The Goodriches’ effort is part of a national program called One Day’s Pay. The program was started two years ago to help keep alive the community spirit that flourished in the days after September 11. Sally Goodrich says the effort to help a faraway school is in keeping with that spirit.

(Goodrich) “The world is our community these days and a project in Afghanistan, in the schools, was perfectly appropriate.”

(Zind) Goodrich says the project would also appeal to her son, who she says was a compassionate man with a deep curiosity about other culture and religions.

There are other new ways in which September 11 is being commemorated in Vermont. Two Vermont libraries are taking part in the September Project – a nationwide effort to bring people together on September 11 to talk about democracy, citizenship and patriotism. At the Judevine Memorial Library in Hardwick people will be encouraged to sign a large facsimile of the Bill of Rights. Lisa Sammet is head librarian.

(Sammet) “A lot of people don’t read it or don’t know it anymore. Hopefully they’ll read parts of it and remind themselves of our values and then sign their names.”

(Zind) Sammat says she hopes that in the spirit of September 11 the display will serve as a reminder of what Americans have in common.
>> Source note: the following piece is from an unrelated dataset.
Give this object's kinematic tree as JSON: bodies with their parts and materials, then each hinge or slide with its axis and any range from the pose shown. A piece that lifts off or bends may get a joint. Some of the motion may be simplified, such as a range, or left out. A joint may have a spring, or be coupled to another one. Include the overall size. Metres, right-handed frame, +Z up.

The Craftsbury Public Library is also participating in the September Project by holding a poetry reading Saturday.

One Vermont commemoration has quietly taken place each year since the September 11 attacks. The Hubbardton Battlefield State Historic Site has opened free of charge for a day of remembrance. There are no events or speeches, just the natural beauty of what once was a Revolutionary War battlefield. John Dumville is with the Division for Historic Preservation.

(Dumville) “It’s an incredibly scenic spot. You can stand on the ridge and look out across the Green Mountains and actually picture what happened there in 1777 and relate it to what’s going on in the world today.”

(Zind) The Hubbardton Battlefield State Historic Site will be open Saturday from 9:30 in the morning until 8:30 at night.

For Vermont Public Radio, I’m Steve Zind.